In the Pittsburgh area, commuter rail service was halted Friday when a power line went down, trapping cars at a Port Authority of Allegheny County rail yard.

“With temperatures not expected to rise much throughout the day, quick repairs and restoration of the rail system will be difficult but our crews are out there trying as hard as they can,” the port authority tweeted.

New York Gov. Kathy Hochul warned residents to stay home if possible to avoid ice-coated roadways and the threat of falling tree limbs in the Hudson Valley and Capital regions. “We’re not out of the danger zone yet,” she said.

In New York’s Hudson Valley, the Catskill Animal Sanctuary was relying on generators for power Friday after the overnight ice storm.

“We had trees down all over the property and trees down on our road,” said Kathy Stevens, founder of the refuge for rescued farm animals. But the roughly 250 animals at the sanctuary in Saugerties were OK, she said.
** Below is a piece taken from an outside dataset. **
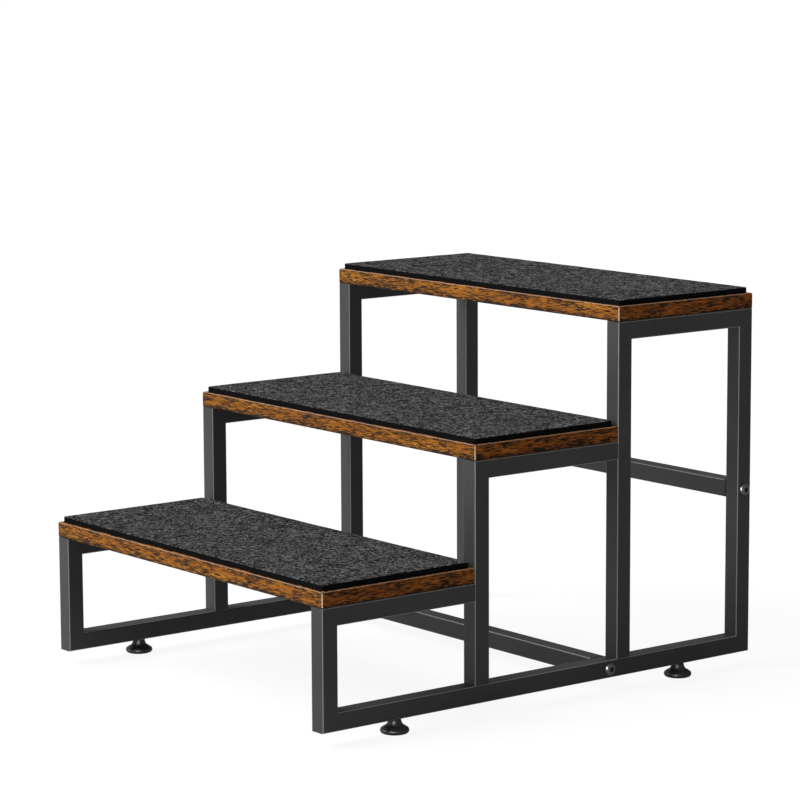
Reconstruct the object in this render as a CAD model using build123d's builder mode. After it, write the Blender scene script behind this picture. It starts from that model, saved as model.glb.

In Texas, the return of subfreezing weather brought heightened anxiety nearly a year after February 2021’s catastrophic freeze that buckled the state’s power grid for days, leading to hundreds of deaths in one of the worst blackouts in U.S. history. But Gov. Greg Abbott said Thursday’s power outages were due to high winds or downed power lines, not grid failures. About 18,000 homes and businesses in Texas remained without power Friday morning.

The storm came on the heels of a nor’easter last weekend that brought blizzard conditions to many parts of the East Coast.